» **Aim**: Write the data out again in full, with no departure from the original.

» **Data lines**:
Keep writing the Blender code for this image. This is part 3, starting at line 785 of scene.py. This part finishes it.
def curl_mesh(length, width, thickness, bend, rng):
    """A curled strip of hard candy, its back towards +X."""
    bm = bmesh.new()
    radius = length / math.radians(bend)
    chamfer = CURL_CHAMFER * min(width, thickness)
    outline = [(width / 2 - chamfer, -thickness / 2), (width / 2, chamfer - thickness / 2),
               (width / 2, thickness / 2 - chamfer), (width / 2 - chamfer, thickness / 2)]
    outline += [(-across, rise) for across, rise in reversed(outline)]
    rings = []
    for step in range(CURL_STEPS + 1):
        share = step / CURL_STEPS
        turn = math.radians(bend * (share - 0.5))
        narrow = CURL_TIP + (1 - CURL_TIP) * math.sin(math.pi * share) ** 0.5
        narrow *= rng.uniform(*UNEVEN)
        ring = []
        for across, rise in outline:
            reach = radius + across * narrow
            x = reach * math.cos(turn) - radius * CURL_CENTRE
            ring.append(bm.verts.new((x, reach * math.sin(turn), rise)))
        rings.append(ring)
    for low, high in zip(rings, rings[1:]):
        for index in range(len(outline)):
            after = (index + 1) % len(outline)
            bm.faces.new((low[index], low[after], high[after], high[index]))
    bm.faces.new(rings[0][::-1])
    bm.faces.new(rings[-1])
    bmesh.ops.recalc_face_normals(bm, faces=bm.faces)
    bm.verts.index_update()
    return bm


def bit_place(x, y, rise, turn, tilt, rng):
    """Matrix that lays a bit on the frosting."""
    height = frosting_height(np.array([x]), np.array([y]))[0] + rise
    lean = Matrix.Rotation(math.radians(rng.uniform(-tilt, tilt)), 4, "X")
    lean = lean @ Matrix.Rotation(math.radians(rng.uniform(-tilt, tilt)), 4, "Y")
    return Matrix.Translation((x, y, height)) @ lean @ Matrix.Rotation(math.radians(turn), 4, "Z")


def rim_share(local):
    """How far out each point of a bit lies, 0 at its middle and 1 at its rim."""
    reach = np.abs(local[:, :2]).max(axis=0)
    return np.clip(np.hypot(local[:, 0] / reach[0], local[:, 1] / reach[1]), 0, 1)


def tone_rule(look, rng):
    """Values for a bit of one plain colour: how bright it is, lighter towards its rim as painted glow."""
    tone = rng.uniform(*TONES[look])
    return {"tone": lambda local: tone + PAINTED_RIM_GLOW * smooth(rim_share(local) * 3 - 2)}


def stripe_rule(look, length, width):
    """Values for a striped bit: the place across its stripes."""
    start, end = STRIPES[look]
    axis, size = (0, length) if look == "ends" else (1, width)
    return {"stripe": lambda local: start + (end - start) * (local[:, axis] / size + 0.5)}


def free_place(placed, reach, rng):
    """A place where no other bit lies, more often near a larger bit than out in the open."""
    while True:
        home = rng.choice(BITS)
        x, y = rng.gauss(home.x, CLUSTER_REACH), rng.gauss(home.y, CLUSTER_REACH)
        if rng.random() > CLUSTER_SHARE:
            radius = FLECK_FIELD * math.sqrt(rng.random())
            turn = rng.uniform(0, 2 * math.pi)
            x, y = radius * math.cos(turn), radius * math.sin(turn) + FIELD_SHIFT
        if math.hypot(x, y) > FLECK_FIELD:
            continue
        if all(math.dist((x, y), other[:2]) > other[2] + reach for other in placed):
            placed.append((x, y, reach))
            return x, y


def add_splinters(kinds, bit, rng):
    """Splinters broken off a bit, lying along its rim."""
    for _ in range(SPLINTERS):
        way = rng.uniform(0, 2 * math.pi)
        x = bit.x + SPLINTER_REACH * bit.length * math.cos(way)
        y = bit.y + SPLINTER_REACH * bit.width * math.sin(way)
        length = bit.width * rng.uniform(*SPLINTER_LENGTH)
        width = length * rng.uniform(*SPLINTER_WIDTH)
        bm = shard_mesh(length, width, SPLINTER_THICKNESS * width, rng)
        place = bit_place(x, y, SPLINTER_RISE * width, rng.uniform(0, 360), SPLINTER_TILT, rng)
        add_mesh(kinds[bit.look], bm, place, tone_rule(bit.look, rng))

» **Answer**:
Keep writing the Blender code for this image. This is part 3, starting at line 785 of scene.py. This part finishes it.
def curl_mesh(length, width, thickness, bend, rng):
    """A curled strip of hard candy, its back towards +X."""
    bm = bmesh.new()
    radius = length / math.radians(bend)
    chamfer = CURL_CHAMFER * min(width, thickness)
    outline = [(width / 2 - chamfer, -thickness / 2), (width / 2, chamfer - thickness / 2),
               (width / 2, thickness / 2 - chamfer), (width / 2 - chamfer, thickness / 2)]
    outline += [(-across, rise) for across, rise in reversed(outline)]
    rings = []
    for step in range(CURL_STEPS + 1):
        share = step / CURL_STEPS
        turn = math.radians(bend * (share - 0.5))
        narrow = CURL_TIP + (1 - CURL_TIP) * math.sin(math.pi * share) ** 0.5
        narrow *= rng.uniform(*UNEVEN)
        ring = []
        for across, rise in outline:
            reach = radius + across * narrow
            x = reach * math.cos(turn) - radius * CURL_CENTRE
            ring.append(bm.verts.new((x, reach * math.sin(turn), rise)))
        rings.append(ring)
    for low, high in zip(rings, rings[1:]):
        for index in range(len(outline)):
            after = (index + 1) % len(outline)
            bm.faces.new((low[index], low[after], high[after], high[index]))
    bm.faces.new(rings[0][::-1])
    bm.faces.new(rings[-1])
    bmesh.ops.recalc_face_normals(bm, faces=bm.faces)
    bm.verts.index_update()
    return bm


def bit_place(x, y, rise, turn, tilt, rng):
    """Matrix that lays a bit on the frosting."""
    height = frosting_height(np.array([x]), np.array([y]))[0] + rise
    lean = Matrix.Rotation(math.radians(rng.uniform(-tilt, tilt)), 4, "X")
    lean = lean @ Matrix.Rotation(math.radians(rng.uniform(-tilt, tilt)), 4, "Y")
    return Matrix.Translation((x, y, height)) @ lean @ Matrix.Rotation(math.radians(turn), 4, "Z")


def rim_share(local):
    """How far out each point of a bit lies, 0 at its middle and 1 at its rim."""
    reach = np.abs(local[:, :2]).max(axis=0)
    return np.clip(np.hypot(local[:, 0] / reach[0], local[:, 1] / reach[1]), 0, 1)


def tone_rule(look, rng):
    """Values for a bit of one plain colour: how bright it is, lighter towards its rim as painted glow."""
    tone = rng.uniform(*TONES[look])
    return {"tone": lambda local: tone + PAINTED_RIM_GLOW * smooth(rim_share(local) * 3 - 2)}


def stripe_rule(look, length, width):
    """Values for a striped bit: the place across its stripes."""
    start, end = STRIPES[look]
    axis, size = (0, length) if look == "ends" else (1, width)
    return {"stripe": lambda local: start + (end - start) * (local[:, axis] / size + 0.5)}


def free_place(placed, reach, rng):
    """A place where no other bit lies, more often near a larger bit than out in the open."""
    while True:
        home = rng.choice(BITS)
        x, y = rng.gauss(home.x, CLUSTER_REACH), rng.gauss(home.y, CLUSTER_REACH)
        if rng.random() > CLUSTER_SHARE:
            radius = FLECK_FIELD * math.sqrt(rng.random())
            turn = rng.uniform(0, 2 * math.pi)
            x, y = radius * math.cos(turn), radius * math.sin(turn) + FIELD_SHIFT
        if math.hypot(x, y) > FLECK_FIELD:
            continue
        if all(math.dist((x, y), other[:2]) > other[2] + reach for other in placed):
            placed.append((x, y, reach))
            return x, y


def add_splinters(kinds, bit, rng):
    """Splinters broken off a bit, lying along its rim."""
    for _ in range(SPLINTERS):
        way = rng.uniform(0, 2 * math.pi)
        x = bit.x + SPLINTER_REACH * bit.length * math.cos(way)
        y = bit.y + SPLINTER_REACH * bit.width * math.sin(way)
        length = bit.width * rng.uniform(*SPLINTER_LENGTH)
        width = length * rng.uniform(*SPLINTER_WIDTH)
        bm = shard_mesh(length, width, SPLINTER_THICKNESS * width, rng)
        place = bit_place(x, y, SPLINTER_RISE * width, rng.uniform(0, 360), SPLINTER_TILT, rng)
        add_mesh(kinds[bit.look], bm, place, tone_rule(bit.look, rng))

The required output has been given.